* BEGIN EXTRACTED ENTRIES *

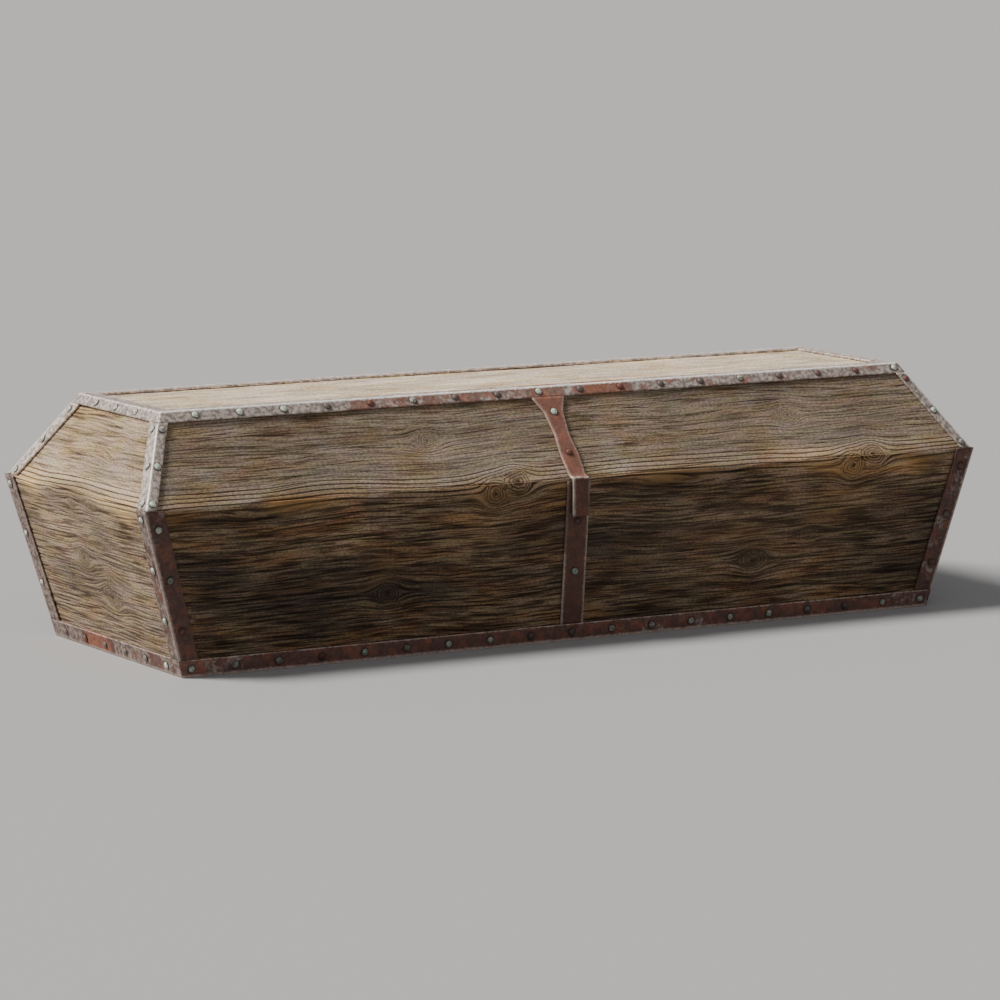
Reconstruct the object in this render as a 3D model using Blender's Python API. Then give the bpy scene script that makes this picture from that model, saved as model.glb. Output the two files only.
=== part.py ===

* END EXTRACTED ENTRIES *
* BEGIN EXTRACTED ENTRIES *

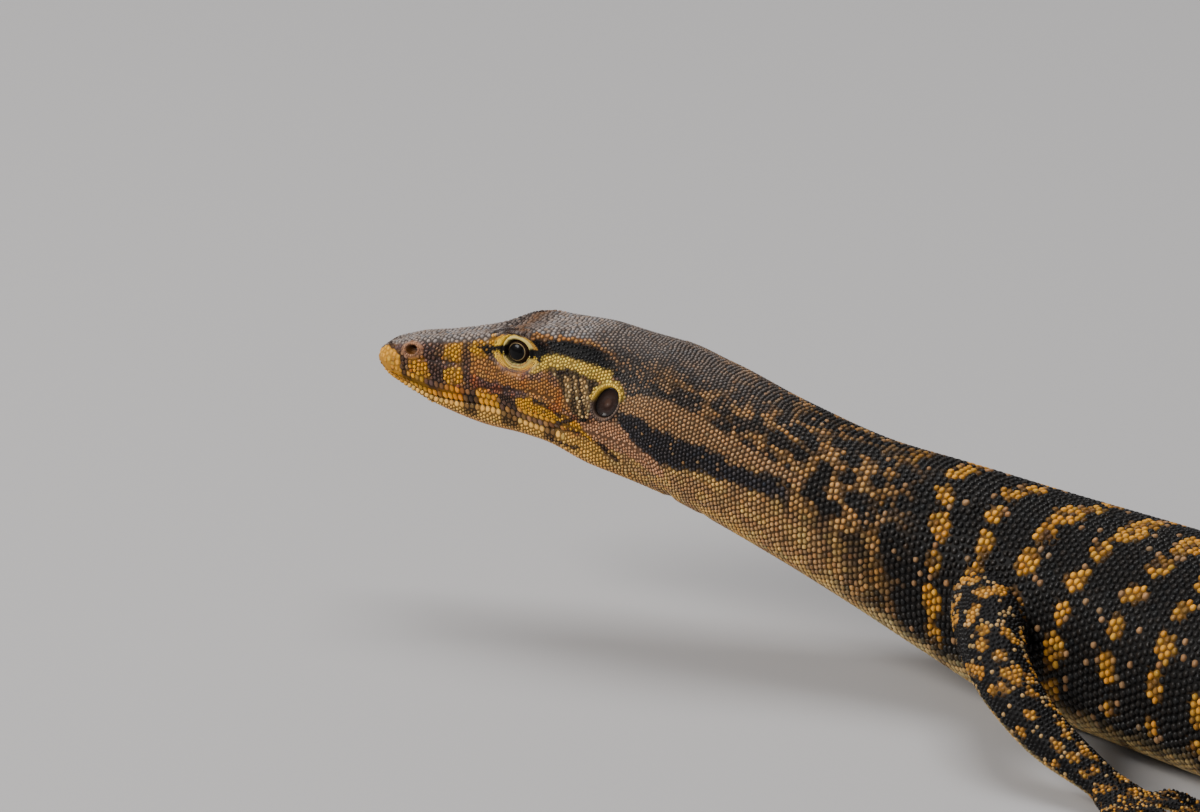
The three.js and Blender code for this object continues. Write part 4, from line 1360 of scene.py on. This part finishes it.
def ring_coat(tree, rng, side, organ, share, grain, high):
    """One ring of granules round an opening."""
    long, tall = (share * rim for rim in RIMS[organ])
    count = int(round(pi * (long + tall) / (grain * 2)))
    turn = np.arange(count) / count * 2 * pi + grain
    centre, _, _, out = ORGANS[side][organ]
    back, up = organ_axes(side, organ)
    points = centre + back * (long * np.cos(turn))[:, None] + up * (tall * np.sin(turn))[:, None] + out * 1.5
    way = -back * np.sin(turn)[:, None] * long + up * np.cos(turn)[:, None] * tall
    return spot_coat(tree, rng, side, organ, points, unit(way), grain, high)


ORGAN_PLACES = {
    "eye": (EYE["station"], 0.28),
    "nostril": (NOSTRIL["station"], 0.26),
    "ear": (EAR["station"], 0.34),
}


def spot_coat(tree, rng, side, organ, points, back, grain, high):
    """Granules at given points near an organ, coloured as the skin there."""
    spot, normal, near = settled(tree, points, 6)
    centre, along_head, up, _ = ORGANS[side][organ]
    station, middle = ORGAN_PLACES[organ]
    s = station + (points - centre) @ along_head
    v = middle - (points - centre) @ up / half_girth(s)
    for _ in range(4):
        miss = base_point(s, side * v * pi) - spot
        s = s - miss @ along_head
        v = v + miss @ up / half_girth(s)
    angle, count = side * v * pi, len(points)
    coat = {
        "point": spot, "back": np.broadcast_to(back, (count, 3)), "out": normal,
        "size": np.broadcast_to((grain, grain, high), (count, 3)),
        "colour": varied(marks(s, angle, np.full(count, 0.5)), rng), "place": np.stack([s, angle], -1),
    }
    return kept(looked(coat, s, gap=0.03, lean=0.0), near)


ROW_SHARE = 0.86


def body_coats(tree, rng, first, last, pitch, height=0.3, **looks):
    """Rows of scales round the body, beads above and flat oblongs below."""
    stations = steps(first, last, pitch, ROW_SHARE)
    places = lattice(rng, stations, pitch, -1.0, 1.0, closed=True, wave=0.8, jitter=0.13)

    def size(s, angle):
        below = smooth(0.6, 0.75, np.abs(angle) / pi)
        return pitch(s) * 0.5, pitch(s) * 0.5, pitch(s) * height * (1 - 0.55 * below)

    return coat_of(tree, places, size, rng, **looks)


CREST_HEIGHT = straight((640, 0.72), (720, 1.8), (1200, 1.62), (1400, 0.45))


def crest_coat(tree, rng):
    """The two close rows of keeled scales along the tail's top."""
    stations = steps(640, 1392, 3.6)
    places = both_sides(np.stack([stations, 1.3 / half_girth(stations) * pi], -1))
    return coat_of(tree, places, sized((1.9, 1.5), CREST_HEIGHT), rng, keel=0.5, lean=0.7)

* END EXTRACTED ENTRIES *
* BEGIN EXTRACTED ENTRIES *

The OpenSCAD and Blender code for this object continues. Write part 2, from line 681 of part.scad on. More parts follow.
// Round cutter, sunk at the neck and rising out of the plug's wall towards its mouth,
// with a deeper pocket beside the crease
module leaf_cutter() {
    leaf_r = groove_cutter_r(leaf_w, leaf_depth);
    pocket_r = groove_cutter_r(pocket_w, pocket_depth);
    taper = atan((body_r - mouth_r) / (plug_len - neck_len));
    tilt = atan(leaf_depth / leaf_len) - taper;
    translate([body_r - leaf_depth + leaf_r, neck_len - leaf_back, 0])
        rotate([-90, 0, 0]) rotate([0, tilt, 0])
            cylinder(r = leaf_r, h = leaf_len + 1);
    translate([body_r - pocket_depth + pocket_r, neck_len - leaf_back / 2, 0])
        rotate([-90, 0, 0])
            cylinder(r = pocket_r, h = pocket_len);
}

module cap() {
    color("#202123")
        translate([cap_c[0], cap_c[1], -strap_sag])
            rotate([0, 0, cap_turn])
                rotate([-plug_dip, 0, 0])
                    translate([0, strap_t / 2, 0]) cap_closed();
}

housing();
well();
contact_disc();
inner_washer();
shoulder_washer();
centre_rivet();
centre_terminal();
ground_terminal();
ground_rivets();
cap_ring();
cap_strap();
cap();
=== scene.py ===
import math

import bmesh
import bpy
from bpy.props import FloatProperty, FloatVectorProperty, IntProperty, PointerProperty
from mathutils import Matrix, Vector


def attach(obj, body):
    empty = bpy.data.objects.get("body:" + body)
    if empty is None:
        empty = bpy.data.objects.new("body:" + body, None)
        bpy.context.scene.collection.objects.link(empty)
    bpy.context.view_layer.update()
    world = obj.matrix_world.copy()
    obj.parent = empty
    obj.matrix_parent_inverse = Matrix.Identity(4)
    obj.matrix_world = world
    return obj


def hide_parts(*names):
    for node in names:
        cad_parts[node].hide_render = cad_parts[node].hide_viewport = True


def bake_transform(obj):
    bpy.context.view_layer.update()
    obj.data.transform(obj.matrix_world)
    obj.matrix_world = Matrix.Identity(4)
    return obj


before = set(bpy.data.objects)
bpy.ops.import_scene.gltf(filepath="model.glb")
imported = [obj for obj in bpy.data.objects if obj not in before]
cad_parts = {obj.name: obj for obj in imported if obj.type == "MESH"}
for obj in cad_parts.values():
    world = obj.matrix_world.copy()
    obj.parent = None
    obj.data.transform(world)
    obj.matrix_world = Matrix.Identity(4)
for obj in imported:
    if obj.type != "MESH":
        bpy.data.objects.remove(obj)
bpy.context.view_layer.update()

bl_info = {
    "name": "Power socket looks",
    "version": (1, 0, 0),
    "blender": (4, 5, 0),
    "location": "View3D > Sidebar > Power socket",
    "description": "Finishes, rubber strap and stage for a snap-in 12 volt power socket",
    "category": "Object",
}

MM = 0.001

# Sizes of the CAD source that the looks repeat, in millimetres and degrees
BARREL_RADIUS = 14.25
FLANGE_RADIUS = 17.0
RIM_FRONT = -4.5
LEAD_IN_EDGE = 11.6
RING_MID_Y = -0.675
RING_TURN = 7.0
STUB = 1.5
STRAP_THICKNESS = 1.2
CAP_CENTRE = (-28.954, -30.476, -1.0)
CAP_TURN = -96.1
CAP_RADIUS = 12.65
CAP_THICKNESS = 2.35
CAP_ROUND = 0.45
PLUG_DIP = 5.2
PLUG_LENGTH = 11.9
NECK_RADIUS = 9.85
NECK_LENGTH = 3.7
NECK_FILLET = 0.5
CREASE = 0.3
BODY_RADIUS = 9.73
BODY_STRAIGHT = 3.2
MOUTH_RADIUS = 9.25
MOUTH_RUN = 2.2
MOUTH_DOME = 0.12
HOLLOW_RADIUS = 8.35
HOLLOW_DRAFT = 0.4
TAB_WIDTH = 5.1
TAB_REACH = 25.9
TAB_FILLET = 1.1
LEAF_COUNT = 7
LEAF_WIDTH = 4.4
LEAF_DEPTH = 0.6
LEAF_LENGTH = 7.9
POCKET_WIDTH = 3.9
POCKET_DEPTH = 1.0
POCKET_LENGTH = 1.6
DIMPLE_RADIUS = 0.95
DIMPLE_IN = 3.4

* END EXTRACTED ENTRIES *

* SHORT EXERCISE: Write out, from the lines above, only those from the line with "The three.js and" to the line with "ROW_SHARE = 0.86", exactly as given, including the first and the last.

* OUTPUT BELOW:
The three.js and Blender code for this object continues. Write part 4, from line 1360 of scene.py on. This part finishes it.
def ring_coat(tree, rng, side, organ, share, grain, high):
    """One ring of granules round an opening."""
    long, tall = (share * rim for rim in RIMS[organ])
    count = int(round(pi * (long + tall) / (grain * 2)))
    turn = np.arange(count) / count * 2 * pi + grain
    centre, _, _, out = ORGANS[side][organ]
    back, up = organ_axes(side, organ)
    points = centre + back * (long * np.cos(turn))[:, None] + up * (tall * np.sin(turn))[:, None] + out * 1.5
    way = -back * np.sin(turn)[:, None] * long + up * np.cos(turn)[:, None] * tall
    return spot_coat(tree, rng, side, organ, points, unit(way), grain, high)


ORGAN_PLACES = {
    "eye": (EYE["station"], 0.28),
    "nostril": (NOSTRIL["station"], 0.26),
    "ear": (EAR["station"], 0.34),
}


def spot_coat(tree, rng, side, organ, points, back, grain, high):
    """Granules at given points near an organ, coloured as the skin there."""
    spot, normal, near = settled(tree, points, 6)
    centre, along_head, up, _ = ORGANS[side][organ]
    station, middle = ORGAN_PLACES[organ]
    s = station + (points - centre) @ along_head
    v = middle - (points - centre) @ up / half_girth(s)
    for _ in range(4):
        miss = base_point(s, side * v * pi) - spot
        s = s - miss @ along_head
        v = v + miss @ up / half_girth(s)
    angle, count = side * v * pi, len(points)
    coat = {
        "point": spot, "back": np.broadcast_to(back, (count, 3)), "out": normal,
        "size": np.broadcast_to((grain, grain, high), (count, 3)),
        "colour": varied(marks(s, angle, np.full(count, 0.5)), rng), "place": np.stack([s, angle], -1),
    }
    return kept(looked(coat, s, gap=0.03, lean=0.0), near)


ROW_SHARE = 0.86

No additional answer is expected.